We address each clause in turn.

1. In–Connection–With Clause

This Court has held that § 2K2.1(b)(6)(B)’s “in–connection–with” requirement is satisfied so long as a firearm has the potential to “serve[ ] some purpose with respect” to a defendant’s “felonious conduct.” United States v. Spurgeon, 117 F.3d 641, 644 (2d Cir. 1997) (quoting United States v. Wyatt, 102 F.3d 241, 247 (7th Cir. 1996)). But “where the firearm’s presence is merely coincidental to that conduct,” we have stated that “the requirement is not met.” Id. (quoting Wyatt, 102 F.3d at 247). The question presented in this appeal is whether selling the shotgun could serve some purpose with respect to the simultaneous sale of heroin. We hold that it could, because selling firearms and drugs in the same transaction will normally facilitate both the drug sale and future drug sales, and that is enough to trigger the enhancement under § 2K2.1(b)(6)(B). See United States v. Henry, 819 F.3d 856, 869 (6th Cir. 2016); see also United States v. Reyes, 668 F. App'x 858, 858–59 (11th Cir. 2016); United States v. Bullard, 301 F. App'x 224, 227–28 (4th Cir. 2008); cf. United States v. Lipford, 203 F.3d 259, 266–68 (4th Cir. 2000). Specifically, the firearm sale can facilitate the drug sale by “sweetening the pot” for either the drug seller or buyer. Henry, 819 F.3d at 866. By “offering to purchase not only drugs, but other illegal goods as well,” a drug buyer may persuade “the drug seller to take the risks inherent in selling contraband.” Lipford, 203 F.3d at 267. And conversely, the drug dealer may “attempt to shore up the [buyer’s] drug purchase” by offering to sell her something else. Henry, 819 F.3d at 866. The bottom line is that the simultaneous sales can spur the buyer to keep buying drugs from the same seller by lowering overall costs. See id. at 869. A district court therefore may apply § 2K2.1(b)(6)(B)’s enhancement to a defendant who sells a firearm and drugs in the same transaction.

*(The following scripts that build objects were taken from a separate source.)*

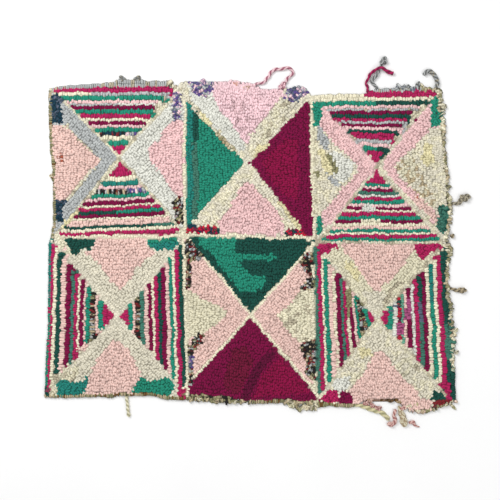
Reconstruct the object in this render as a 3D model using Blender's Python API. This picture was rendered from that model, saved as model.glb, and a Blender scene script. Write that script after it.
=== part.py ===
"""Hooked rag rug: jute ground cloth, loop pile in six blocks, whipped rims and loose rag ends."""

import math

import bmesh
import bpy
from mathutils import Vector

MM = 0.001

# Heights and gaps, in metres
GROUND_THICKNESS = 0.0015
PILE_HEIGHT = 0.0100
PILE_RIM_HEIGHT = 0.0065
GROOVE_DEPTH = 0.0028
GROOVE_HALF_WIDTH = 0.0140
LUMP_HEIGHT = 0.0007
WHIPPING_HEIGHT = 0.0090
PART_GAP = 0.0003
RIM_GAP = 0.0004
GROUND_INSET = 0.0012
TORN_JUTE_REACH = 0.0150

# Moves the drawing so that the middle of the rug's reach, long loose ends left out, is the origin
DRAWING_SHIFT = Vector((-0.0225, 0.0208, 0.0))

# Mesh steps
RIM_STEPS = 22
BORDER_STEPS = 8
RADIAL_STEPS = 5
CORD_SIDES_RESOLUTION = 2
CORD_STEP = 9.0
START_RUN = 4.0
SEAT_SHARE = 0.9

# Corners where block borders meet, mm: a row for each line across, top line first
BLOCK_CORNERS = (
    ((-594, 465), (-192, 492), (183, 452), (564, 462)),
    ((-589, 27), (-190, 28), (198, 18), (579, 12)),
    ((-607, -446), (-192, -452), (204, -468), (606, -462)),
)
BLOCK_CENTRES = (
    ((-390, 267), (-6, 249), (380, 234)),
    ((-396, -210), (3, -210), (381, -216)),
)

# Each rim, mm: along the side, the pile's edge there, and the width of the whipping outside it
TOP_RIM = (
    (-594, 465, 8), (-570, 470, 10), (-480, 473, 13), (-420, 475, 16), (-396, 476, 21),
    (-381, 476, 31), (-366, 476, 20), (-352, 476, 20), (-338, 476, 31), (-324, 476, 20),
    (-240, 477, 19), (-222, 479, 8), (-204, 489, 0), (-192, 492, 0), (-105, 492, 0), (-48, 490, 0),
    (0, 486, 0), (24, 480, 0), (36, 464, 0), (84, 464, 0), (120, 468, 0), (141, 477, 0),
    (165, 471, 0), (175, 464, 0), (183, 452, 0), (255, 450, 0), (300, 453, 0), (336, 450, 0),
    (351, 460, 0), (370, 461, 0), (371, 461, 9), (420, 461, 13), (438, 461, 18), (450, 461, 31),
    (462, 461, 22), (471, 461, 22), (483, 462, 12), (497, 462, 18), (508, 463, 34), (518, 463, 14),
    (540, 463, 10), (564, 462, 10),
)
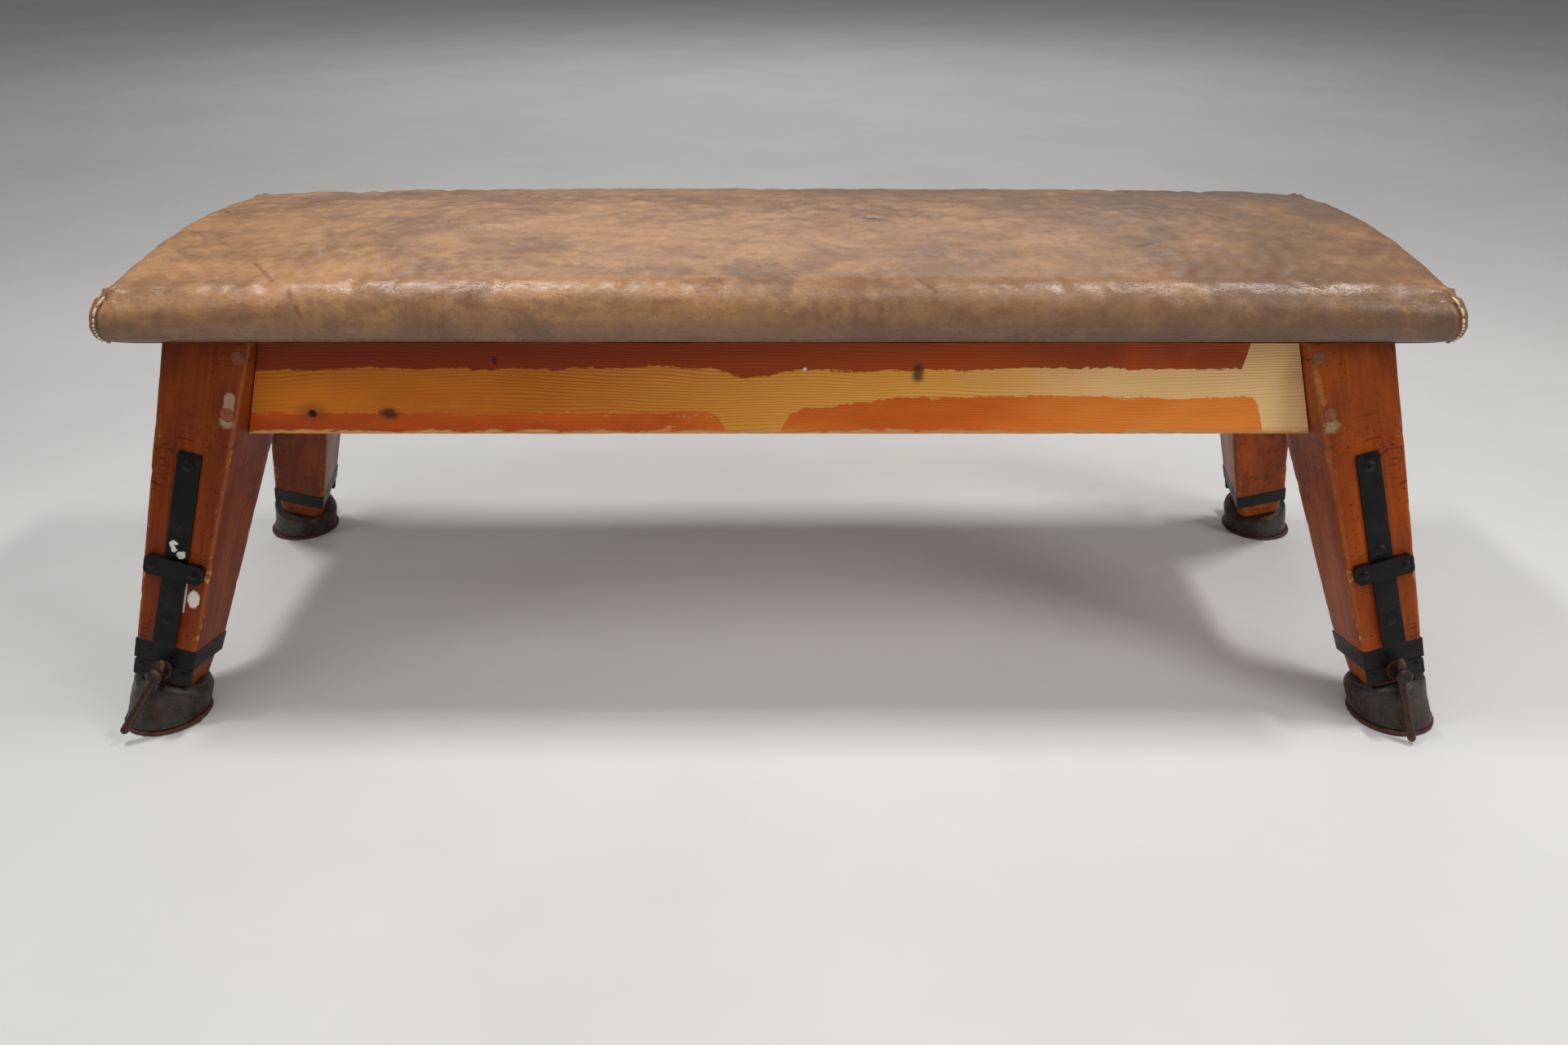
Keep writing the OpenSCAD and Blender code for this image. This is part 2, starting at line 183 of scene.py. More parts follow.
def rounded_rectangle(half_x, half_y, radius, arc=4, side_x=8, side_y=8):
    """Points round a rectangle with round corners, counter-clockwise."""
    points = []
    corners = [(1, 1, 0, side_x), (-1, 1, 90, side_y), (-1, -1, 180, side_x), (1, -1, 270, side_y)]
    for sx, sy, start, side in corners:
        centre = Vector((sx * (half_x - radius), sy * (half_y - radius)))
        arc_points = [centre + radius * Vector((math.cos(a), math.sin(a)))
                      for a in (math.radians(start + 90 * i / arc) for i in range(arc + 1))]
        points += arc_points
        turned = math.radians(start + 90)
        step = Vector((math.cos(turned), math.sin(turned)))
        next_corner = corners[(corners.index((sx, sy, start, side)) + 1) % 4]
        target = Vector((next_corner[0] * (half_x - radius), next_corner[1] * (half_y - radius)))
        target += radius * step
        points += [arc_points[-1].lerp(target, i / side) for i in range(1, side)]
    return points


def revolve(profile, segments):
    """A solid of revolution about Z from (radius, height) pairs that start and end by the axis."""
    return loft([[Vector((r * math.cos(a), r * math.sin(a), z)) for a in turn_angles(segments)]
                 for r, z in profile])


def wobble(point, scale, seed=0.0):
    """Smooth noise from -1 to 1 at a place, with features about 1/scale across."""
    return noise.noise(Vector(point) * scale + Vector((seed, 2 * seed, 3 * seed)))


def join_parts(name, parts, material, smooth_angle=40):
    """One object from several (points, faces) parts."""
    points, faces = [], []
    for part_points, part_faces in parts:
        base = len(points)
        points += part_points
        faces += [tuple(base + i for i in f) for f in part_faces]
    return finish_mesh(name, mesh_of(name, points, faces), material, smooth_angle)


def placed(part, matrix):
    """A (points, faces) part moved by a matrix."""
    points, faces = part
    return [matrix @ Vector(p) for p in points], faces


def store(obj, name, values):
    """Keeps one number per point of the mesh for the material to read."""
    attribute = obj.data.attributes.new(name, "FLOAT", "POINT")
    attribute.data.foreach_set("value", values)


# ---------------------------------------------------------------- materials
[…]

With these general principles in mind, we turn to Wood’s challenge. Recall that when Wood and Ryan failed to provide the AR–15, they offered to make it up to the CI by giving him more heroin for the same initial overall price. At that point, the District Court was entitled to conclude, they treated the shotgun and heroin as a package deal. And under those circumstances, the District Court could and did justifiably apply the enhancement under the “in–connection–with” clause.

2. Reason–to–Believe Clause

The same four–level enhancement would also have been justified under the “reason–to–believe” clause of § 2K2.1(b)(6)(B). In United States v. Young, the district court found that “Young unlawfully sold a large number of unusually dangerous weapons—AK–47s and TEC–9s—to people he knew to be drug dealers.” 811 F.3d 592, 600 (2d Cir. 2016). That finding, we said, “is sufficient to support an inference that he had reason to believe the guns would be used in connection with other felonies.” Id. Our conclusion in Young simply recognized the well–known connection between firearms and drug trafficking. See United States v. Mitchell, 328 F.3d 77, 83 (2d Cir. 2003) (noting that drug dealers commonly keep firearms as “tools of the trade” (quotation marks omitted)). So when a defendant sells a firearm to a known drug dealer, in most if not all cases it is reasonable to infer that the defendant understood, or had “reason to believe,” that the firearm would be used in connection with another felony.

It was easy for the District Court to infer that here. A week before they sold the CI the shotgun, Wood and Ryan sold him a large quantity (thirty–four grams) of heroin packed into bags for individual sale. Wood then sold another large quantity of heroin (over twenty–seven grams) to the CI along with the shotgun. Based on these facts, there was a solid basis to find that Wood had “reason to believe” that the CI was a drug dealer buying the heroin for resale and the shotgun as a tool of his trade.


We have considered Wood’s remaining arguments and conclude that they are without merit. For the foregoing reasons, the judgment of the District Court with respect to Maurice Wood, No. 18–985, is AFFIRMED.


1.   A separate summary order filed simultaneously with this opinion resolves the consolidated appeal of Wood’s codefendant–appellant, Jahkeem Ryan.

2.   The facts in this opinion are drawn from the presentence investigation report for Maurice Wood, which was filed under seal.